Having been educated in 1960s Radnorshire it was an easy thing to relate to the words of the Breton singer Alan Stivell. Our history, too, was untold, buried in dusty manuscripts, replaced by stories that had no place for our heroes, our writers, our songs. My first real inkling of all this came in 1968 in the sedate surroundings of the Ty John Penry bookshop in Swansea's St Helen's Road. Here I came across two recently published volumes by Ffransis G. Payne, Crwydro Sir Faesyfed.

Supposedly part of a travelogue series covering the thirteen Welsh counties, the two Radnorshire volumes contained much more, the broad outlines of a suppressed and forgotten history. Two books written about, rather than for, the people of Radnorshire, folk who were, in Payne's words, unaware that the fragrant names of their parishes and farms sparkled like gems in works that would be an adornment for any literature. Struggling to understand these books with the help of a Spurrell's dictionary, I soon became aware of another truth about Wales in the Sixties.
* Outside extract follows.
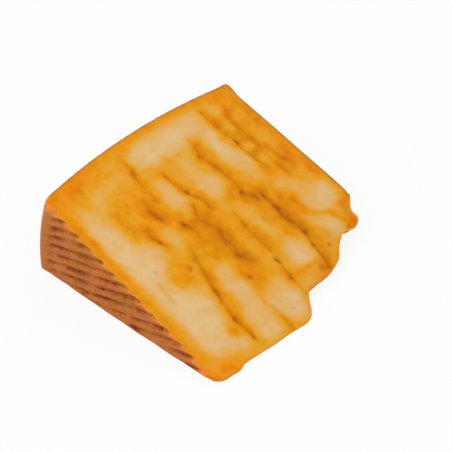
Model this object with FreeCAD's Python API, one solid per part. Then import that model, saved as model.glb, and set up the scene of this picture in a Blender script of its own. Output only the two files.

Payne's elegant prose was quite beyond many of my Welsh-speaking friends, the education system had left them practically illiterate in their mother tongue. Clearly the liberation struggles of 1968 needed to be fought far closer to home than many imagined.

Ffransis Payne was born in Kington, Herefordshire in 1901 and it was perhaps the tomb of Elen Gethin and Tomas ap Rhosier Fychan in the local parish church, where he was a choirboy, that awakened his interest in the history of Radnorshire and the border lands. In the 1920s Payne got on his bike and cycled west, working as a farm labourer in order to learn the Welsh language. In 1936 he found a post as an assistant keeper at the National Museum of Wales, coming to wider notice in 1943 when a collection of his essays was hailed as a modern classic of Welsh prose. Despite his lack of academic qualifications, Payne's meticulous scholarship saw him appointed as deputy curator of the Welsh Folk Museum in 1948. In later life Payne did infact study for a degree and had the amusing experience of having to answer a question on one of his own essays in his final examination. In 1969 Payne retired from the Folk Museum and moved back to Radnorshire, he died in 1992.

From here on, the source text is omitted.